Problem to solve:
Begin with the line that contains "The OpenSCAD and" and continue down through the line that contains "return np.maximum(threaded, cone)"; reproduce those lines exactly and only those.

Data supplied:

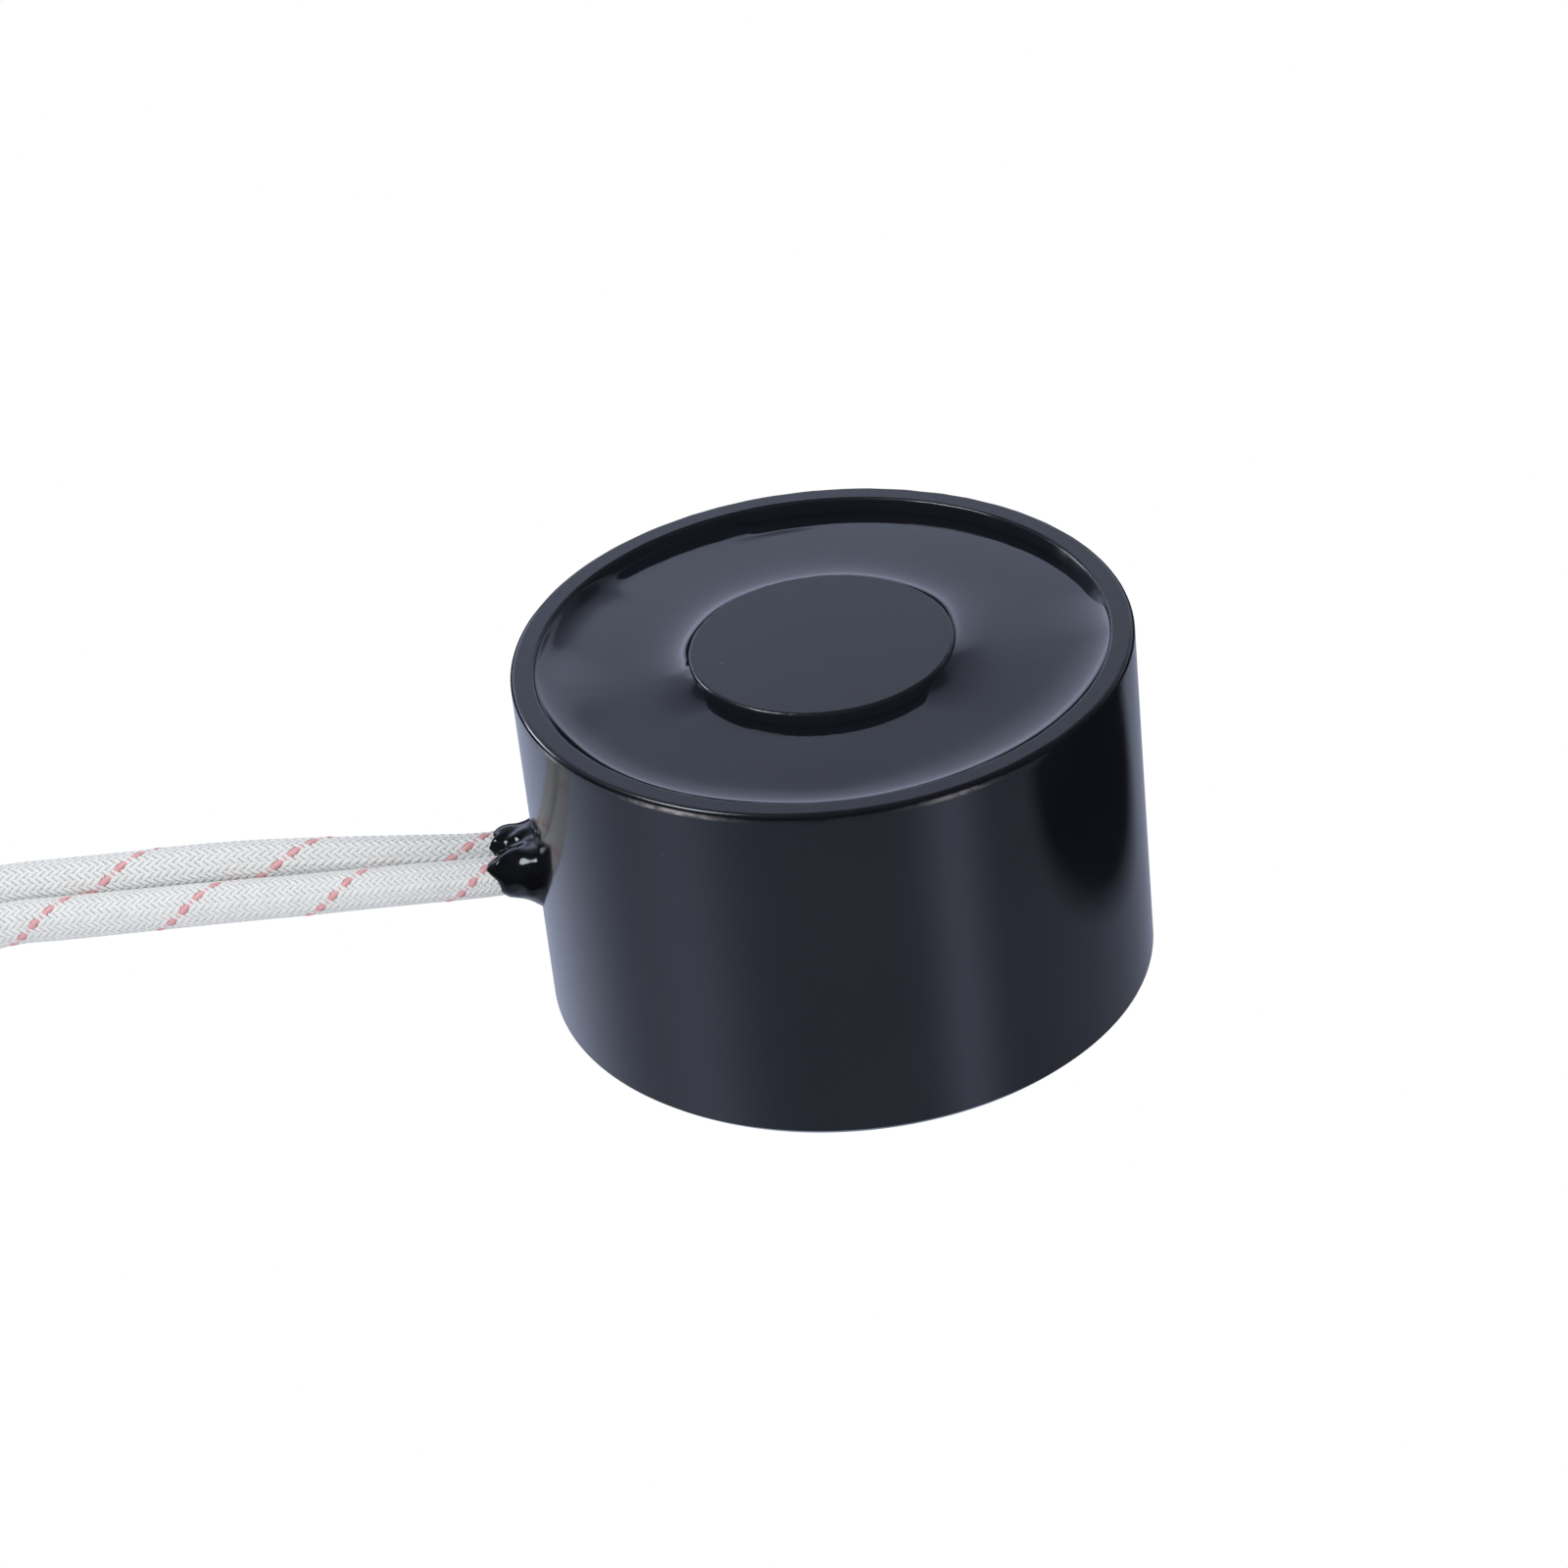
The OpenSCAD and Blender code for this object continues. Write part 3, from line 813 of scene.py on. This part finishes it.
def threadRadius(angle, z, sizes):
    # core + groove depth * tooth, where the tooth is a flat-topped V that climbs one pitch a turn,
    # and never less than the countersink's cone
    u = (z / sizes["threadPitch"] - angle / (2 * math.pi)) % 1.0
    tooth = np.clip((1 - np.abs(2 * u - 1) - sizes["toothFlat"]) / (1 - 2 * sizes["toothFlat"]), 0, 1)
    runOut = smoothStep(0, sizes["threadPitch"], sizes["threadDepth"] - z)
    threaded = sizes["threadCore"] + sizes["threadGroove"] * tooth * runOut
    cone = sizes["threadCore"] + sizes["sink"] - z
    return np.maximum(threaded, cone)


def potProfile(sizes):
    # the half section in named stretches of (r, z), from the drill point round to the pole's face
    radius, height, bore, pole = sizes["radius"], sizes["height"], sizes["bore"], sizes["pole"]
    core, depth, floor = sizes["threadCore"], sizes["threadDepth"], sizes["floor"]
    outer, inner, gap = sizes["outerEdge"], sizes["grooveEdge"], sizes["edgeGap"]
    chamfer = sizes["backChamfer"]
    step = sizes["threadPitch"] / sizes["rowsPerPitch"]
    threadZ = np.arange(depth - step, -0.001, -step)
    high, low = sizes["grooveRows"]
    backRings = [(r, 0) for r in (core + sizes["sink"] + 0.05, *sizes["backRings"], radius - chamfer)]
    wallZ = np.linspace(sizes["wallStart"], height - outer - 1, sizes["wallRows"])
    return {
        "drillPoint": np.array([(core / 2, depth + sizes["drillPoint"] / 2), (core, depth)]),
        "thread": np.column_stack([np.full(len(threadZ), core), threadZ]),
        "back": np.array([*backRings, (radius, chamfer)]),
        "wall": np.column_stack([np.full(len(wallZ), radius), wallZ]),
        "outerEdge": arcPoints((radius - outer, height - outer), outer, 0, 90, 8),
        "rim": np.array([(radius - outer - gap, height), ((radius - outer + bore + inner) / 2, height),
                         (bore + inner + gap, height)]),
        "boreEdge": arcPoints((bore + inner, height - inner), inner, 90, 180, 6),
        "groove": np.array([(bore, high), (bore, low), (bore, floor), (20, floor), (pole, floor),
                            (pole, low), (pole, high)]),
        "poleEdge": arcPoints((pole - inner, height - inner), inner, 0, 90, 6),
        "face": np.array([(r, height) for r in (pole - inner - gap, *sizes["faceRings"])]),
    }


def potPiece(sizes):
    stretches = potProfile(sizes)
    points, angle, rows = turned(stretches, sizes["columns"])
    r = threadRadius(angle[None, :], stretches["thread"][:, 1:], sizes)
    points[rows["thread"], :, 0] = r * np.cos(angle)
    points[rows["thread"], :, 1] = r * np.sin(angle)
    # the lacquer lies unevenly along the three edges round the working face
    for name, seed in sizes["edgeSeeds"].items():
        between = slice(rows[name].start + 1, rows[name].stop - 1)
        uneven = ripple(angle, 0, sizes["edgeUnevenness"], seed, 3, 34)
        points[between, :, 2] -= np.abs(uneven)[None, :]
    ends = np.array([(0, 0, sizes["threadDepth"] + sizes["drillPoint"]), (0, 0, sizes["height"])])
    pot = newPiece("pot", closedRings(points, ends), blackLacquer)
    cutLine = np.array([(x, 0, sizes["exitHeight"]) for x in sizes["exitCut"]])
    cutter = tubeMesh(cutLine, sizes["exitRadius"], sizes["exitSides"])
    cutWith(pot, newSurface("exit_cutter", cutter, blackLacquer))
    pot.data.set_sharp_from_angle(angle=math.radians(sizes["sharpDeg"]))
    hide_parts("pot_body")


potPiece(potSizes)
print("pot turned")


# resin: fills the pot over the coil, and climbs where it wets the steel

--

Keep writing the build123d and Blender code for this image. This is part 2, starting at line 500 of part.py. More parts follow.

Output below:
The OpenSCAD and Blender code for this object continues. Write part 3, from line 813 of scene.py on. This part finishes it.
def threadRadius(angle, z, sizes):
    # core + groove depth * tooth, where the tooth is a flat-topped V that climbs one pitch a turn,
    # and never less than the countersink's cone
    u = (z / sizes["threadPitch"] - angle / (2 * math.pi)) % 1.0
    tooth = np.clip((1 - np.abs(2 * u - 1) - sizes["toothFlat"]) / (1 - 2 * sizes["toothFlat"]), 0, 1)
    runOut = smoothStep(0, sizes["threadPitch"], sizes["threadDepth"] - z)
    threaded = sizes["threadCore"] + sizes["threadGroove"] * tooth * runOut
    cone = sizes["threadCore"] + sizes["sink"] - z
    return np.maximum(threaded, cone)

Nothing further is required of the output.